● Written instruction:
Verbatim output of all the material below is required.
━━━━━ Stored data ━━━━━
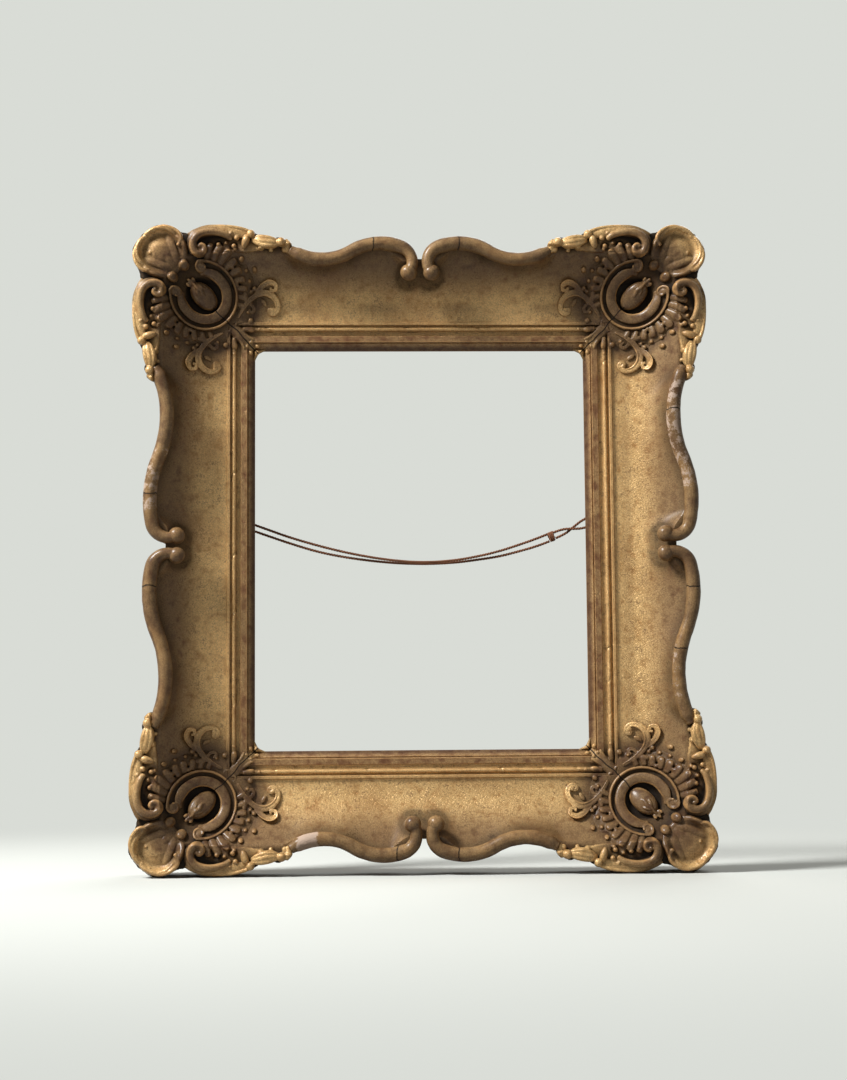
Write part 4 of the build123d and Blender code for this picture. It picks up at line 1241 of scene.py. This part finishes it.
def wash():
    """Yellow ochre size brushed over gesso, as frame makers put on the sides."""
    # The eye sees a flat, chalky brown yellow, rubbed and grimed by handling
    c = bpy.context.scene.frame_colours
    material, tree, place = new_material("ochre_wash_on_gesso")
    grime = add(tree, "TexNoise", {"Vector": place, "Scale": 1 / 0.022, "Detail": 6.0})
    brush = add(tree, "TexNoise", {"Vector": place, "Scale": 1 / 0.0016, "Detail": 3.0})
    tone = add(tree, "ValToRGB", {"Fac": grime}, stops=((0.34, c.umber), (0.62, c.wash)))
    fleck = add(tree, "MapRange", {0: brush, 1: 0.56, 2: 0.72, 3: 0.0, 4: 0.5})
    skin = add(tree, "Mix", {0: fleck, 6: tone, 7: c.umber}, data_type="RGBA")
    end_material(tree, brush, 0.3, 0.0003, {"Base Color": skin, "Roughness": 0.75})
    return material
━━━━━
● In response:
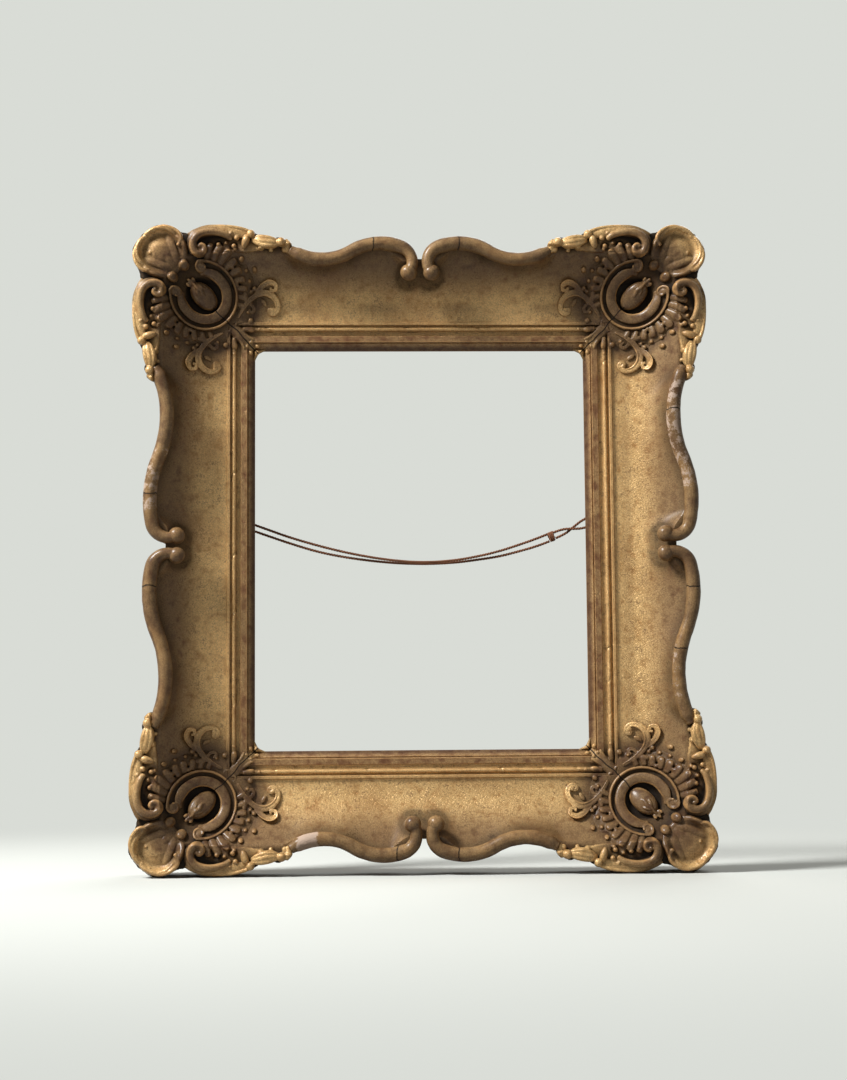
Write part 4 of the build123d and Blender code for this picture. It picks up at line 1241 of scene.py. This part finishes it.
def wash():
    """Yellow ochre size brushed over gesso, as frame makers put on the sides."""
    # The eye sees a flat, chalky brown yellow, rubbed and grimed by handling
    c = bpy.context.scene.frame_colours
    material, tree, place = new_material("ochre_wash_on_gesso")
    grime = add(tree, "TexNoise", {"Vector": place, "Scale": 1 / 0.022, "Detail": 6.0})
    brush = add(tree, "TexNoise", {"Vector": place, "Scale": 1 / 0.0016, "Detail": 3.0})
    tone = add(tree, "ValToRGB", {"Fac": grime}, stops=((0.34, c.umber), (0.62, c.wash)))
    fleck = add(tree, "MapRange", {0: brush, 1: 0.56, 2: 0.72, 3: 0.0, 4: 0.5})
    skin = add(tree, "Mix", {0: fleck, 6: tone, 7: c.umber}, data_type="RGBA")
    end_material(tree, brush, 0.3, 0.0003, {"Base Color": skin, "Roughness": 0.75})
    return material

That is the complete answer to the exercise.